Requisite: LJST 01 or 10 or consent of the instructor. Limited to 15 students. Fall semester. Senior Lecturer Delaney.2017-18: Offered in Fall 2017
(Offered as Political Science 74 [GP, LP] and Law, Jurisprudence, and Social Thought 74.) This seminar explores how the civil rights movement began a process of social change and identity-based activism. We evaluate the successes and failures of “excluded” groups’ efforts to use the law. We primarily focus on the recent scholarship of theorists, legal professionals, and activists to define “post-identity politics” strategies and to counteract the social processes that “normalize” persons on the basis of gender, sexuality, disability, and class. This course fulfills the requirement for an advanced seminar in Political Science.

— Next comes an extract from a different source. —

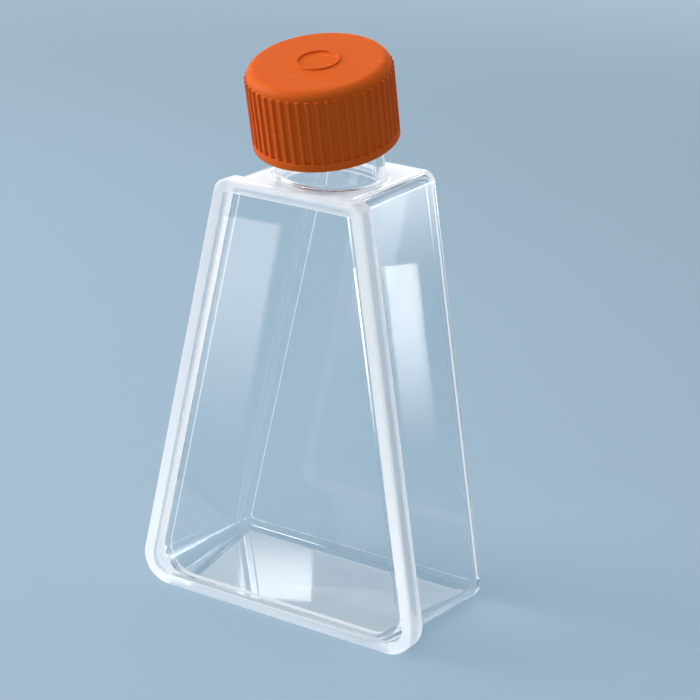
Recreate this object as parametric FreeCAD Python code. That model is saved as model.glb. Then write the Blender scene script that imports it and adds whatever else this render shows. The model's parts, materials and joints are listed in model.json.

Requisite: One introductory Political Science course or its equivalent. Limited to 15 students. Fall semester. Professor Bumiller.2017-18: Not offered
Independent work under the guidance of a tutor assigned by the Department. Open to senior LJST majors who wish to pursue a self-defined project in reading and writing and to work under the close supervision of a faculty member.
Admission with consent of the instructor. Fall semester.2017-18: Offered in Fall 2017
Independent Reading Courses. Reading in an area selected by the student and approved in advance by a member of the Department.